Невозможность невысказанности
Очень неказистый телефильм — «Кто вы, мистер Джеки?» — сделали режиссер Максим Бернадский и продюсер, автор идеи и сценарист Юрий Луканов . Перед первомайскими праздниками они его презентовали в Доме кино. На премьере была мама Валерия Марченко, украинского диссидента, умершего в начале 1980-х в советской тюрьме, об истории переписки которого с голландской девушкой Джеки Бакс и идет речь в документальной ленте, к созданию которой имела отношение ТК «Гравис». (О том, на каком телеканале состоится первый показ фильма, сейчас ведутся переговоры).

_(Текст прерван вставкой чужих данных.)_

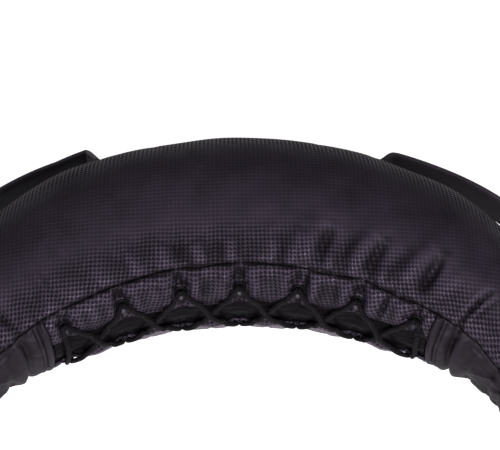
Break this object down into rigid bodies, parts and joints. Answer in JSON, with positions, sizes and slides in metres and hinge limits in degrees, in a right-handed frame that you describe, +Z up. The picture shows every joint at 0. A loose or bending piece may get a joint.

Думаю, что зритель, который привык с телеэкрана то ли считывать массив информации, то ли погружаться в водоворот виртуальных страстей, неожиданно наткнувшись на эту получасовку в эфире, мог бы остаться в недоумении: про что и зачем снимали? Ибо, несмотря на традиционно-рамочную структуру картины, и даже ее действительно фильмовую природу (а не телепередачи) — с некими зрительными образами, паузами, музыкальными акцентами — снята она в интонации абсолютной безпафосности, безподсказности смыслов, с минимальным присутствием авторского «указующего перста», в стилистике нейтральности, отстраненности, подчеркнутой необязательности и непроникновенности . Непроникновенности, несмотря на то, что сама по себе история духовной и душевной близости (через сотни километров) двух людей, никогда не видевших друг друга, переписка тюремного узника с романтичной девушкой из благополучной страны и жизни — вполне могла потянуть на «крутую» мелодраму. Слава Богу, что документальный материал достался людям с другой витальностью — и в итоге получился именно такой фильм, с таким послевкусием...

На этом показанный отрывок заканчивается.